When the coroner unzips the body bag, Clarke crumbles to the ground, but Margaret confirms that the body isn’t Gus, marking perhaps the most overt schism between the couple. Their tough conversations leading up to this moment, in which Clarke yearns to return home to the U.S., but Margaret sees this as abandoning the missing Gus, are fully crystalized in the moment. Clarke, on some level, needed the body to be Gus, if only to find closure. Margaret, however, needed to hear the opposite so she could continue feeling some desperate semblance of purpose — a stark disconnect marked by the episode’s final shot, in which Clarke rests his head on Margaret’s lap on the car ride back to Hong Kong, as she gazes out the window, with a glimmer of hope.

Visual Expressions

• Director Lulu Wang and cinematographer Anna Franquesa-Solano shoot the scenes in Mercy’s apartment through doorways and around protruding beams, relegating her to the corners of the frame and often obscuring her, while David consumes most of the screen. It’s suffocating to watch.

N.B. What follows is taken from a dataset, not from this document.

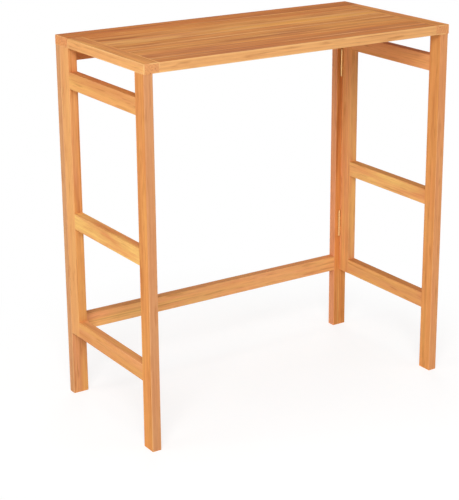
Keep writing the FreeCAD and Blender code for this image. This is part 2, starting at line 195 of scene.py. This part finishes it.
# Boards with one side of another tone: the side's axis, 0 for X to 2 for Z, and which of the two it is
TINTED_SIDES = {
    "left_front_leg": {"axis": 1, "side": "low", "tint": srgb(222, 163, 122), "share": 0.60},
    "right_front_leg": {"axis": 1, "side": "low", "tint": LIGHT_WOOD["rose"], "share": 0.40},
    "rear_stile_left": {"axis": 0, "side": "low", "tint": srgb(216, 164, 120), "share": 0.70},
    "rear_stile_right": {"axis": 0, "side": "low", "tint": LIGHT_WOOD["rose"], "share": 0.80},
    "rear_stretcher": {"axis": 2, "side": "high", "tint": BROWN_WOOD["rose"], "share": 0.50},
    "right_rung": {"axis": 2, "side": "high", "tint": BROWN_WOOD["deep"], "share": 0.50},
    "left_rung_middle": {"axis": 2, "side": "high", "tint": BROWN_WOOD["honey"], "share": 0.12},
    "left_rung_top": {"axis": 2, "side": "high", "tint": BROWN_WOOD["deep"], "share": 0.40},
    "left_side_stile": {"axis": 0, "side": "low", "tint": PALE_WOOD, "share": 0.60},
    "top_slat_1": {"axis": 1, "side": "low", "tint": PALE_WOOD, "share": 0.95},
    "breadboard_left": {"axis": 0, "side": "low", "tint": PALE_WOOD, "share": 0.80},
}

# A long streak of another tone: its middle along and across the board, half its length and half its width
STREAKS = {
    "top_slat_7": {"along": -0.296, "across": -0.004, "half_length": 0.050, "half_width": 0.012,
                   "tint": BROWN_WOOD["deep"]},
    "top_slat_6": {"along": 0.130, "across": -0.004, "half_length": 0.240, "half_width": 0.016,
                   "tint": srgb(255, 182, 86)},
}
# Where a streak starts and where it shows fully, as shares of its half sizes, and how ragged its rim is
STREAK_RIM = (1.1, 0.5)
STREAK_RAGGED = 2.0

# How long each pattern of the wood is along the grain, how wide across it, and how much detail it has
PATTERNS = {
    "wander": {"length": 0.450, "width": 0.80000, "detail": 1},
    "ripple": {"length": 0.100, "width": 0.01800, "detail": 2},
    "bands": {"length": 0.500, "width": 0.01100, "detail": 3},
    "drift": {"length": 0.300, "width": 0.01800, "detail": 2},
    "figure": {"length": 0.120, "width": 0.02000, "detail": 3},
    "lines": {"length": 0.300, "width": 0.00300, "detail": 2},
    "fibres": {"length": 0.030, "width": 0.00080, "detail": 3},
    "pores": {"length": 0.007, "width": 0.00045, "detail": 1},
    "wear": {"length": 0.090, "width": 0.04000, "detail": 2},
    "smudges": {"length": 0.070, "width": 0.00700, "detail": 2},
}
# The middle value of the noise, and how far it may be shifted so that no two boards look alike
NOISE_MIDDLE = 0.5
NOISE_SHIFT = 40

# The pattern that each mark of the wood comes from, and the noise where it starts and where it shows fully
MARKS = {
    "bands": ("bands", 0.58, 0.38),
    "rosy": ("drift", 0.42, 0.66),
    "golden": ("drift", 0.46, 0.30),
    "wear_runs": ("drift", 0.42, 0.52),
    "figure": ("figure", 0.30, 0.66),
    "smudges": ("smudges", 0.58, 0.72),
    "dark_lines": ("lines", 0.58, 0.76),
    "pale_lines": ("lines", 0.44, 0.26),
    "fibres": ("fibres", 0.62, 0.30),
    "pores": ("pores", 0.66, 0.76),
}

# The strengths that are the same on every board, and the least share of the pink drift
SHARES = {
    "least_rose": 0.35,
    "streak": 0.70,
    "smudges": 0.35,
    "late_wood": 0.16,
    "end_rings": 0.10,
    "pores": 0.25,
    "pale_lines": 0.70,
    "fibres": 0.20,
    "end": 0.70,
}

# The growth rings: how far apart, how they bend, how far off the tree's middle lies, and their dark part
RING_SPACING = 0.0060
RING_WANDER = 0.018
RING_RIPPLE = 0.0016
PITH_DISTANCE = (0.035, 0.130)
LATE_WOOD = (0.20, 0.90)

# How deep a side's tint and the look of end grain reach, so that each stays on its own face
TINT_DEPTH = 0.0012
END_DEPTH = 0.0004
# How much of its share a side's tint has at least, and what the figure's noise adds to that
TINT_SHARES = (0.75, 0.50)

# The wood's roughness, height and gloss, and how the first two change with what is at each point
WOOD_ROUGHNESS = 0.60
ROUGHNESS_SHARES = {"fibre_noise": 0.12, "pores": 0.20, "end": 0.12, "wear_noise": 0.08, "worn": -0.08}
HEIGHT_SHARES = {"fibre_noise": 0.45, "late_wood": -0.20, "pores": -0.80}
WOOD_RELIEF = 0.00006
WOOD_GLOSS = 0.01

# The tones of the brass, clean and tarnished: lighter on the hinges, duller on the screws
BRASS_TONES = {
    "hinge_brass": (srgb(242, 204, 140), srgb(208, 168, 106)),
    "screw_brass": (srgb(222, 180, 116), srgb(176, 136, 82)),
}

# The brass's spots of tarnish and its scratches: their sizes, and how rough and deep they make it
BRASS_PATTERNS = {
    "tarnish": {"size": (0.0038, 0.0038, 0.0038), "detail": 4},
    "scratches": {"size": (0.0002, 0.0002, 0.0014), "detail": 2},
}
TARNISH_STARTS = (0.45, 0.75)
TARNISH_SHARE = 0.65
BRASS_ROUGHNESS = 0.34
BRASS_ROUGHNESS_SHARES = {"tarnish": 0.16, "scratches": 0.10}
BRASS_HEIGHT_SHARES = {"tarnish": 0.50, "scratches": 1.00}
BRASS_RELIEF = 0.00001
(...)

• Whenever Margaret traverses the morgue’s empty hallways, she walks through pools of overhead light, slipping in and out of darkness. The sound drops out, and the camera subtly zooms in on her — also, on occasion, from the other side of a doorway — creating an anxious and uncanny effect where it feels like the walls are closing in on her.

• The tension as David and Mercy play with each other’s insecurities builds skillfully in an unbroken take as the camera inches closer to them until there’s no longer any room left in the frame. The only place left for David to go is to bring up Gus’s disappearance. It’s a controlled demolition.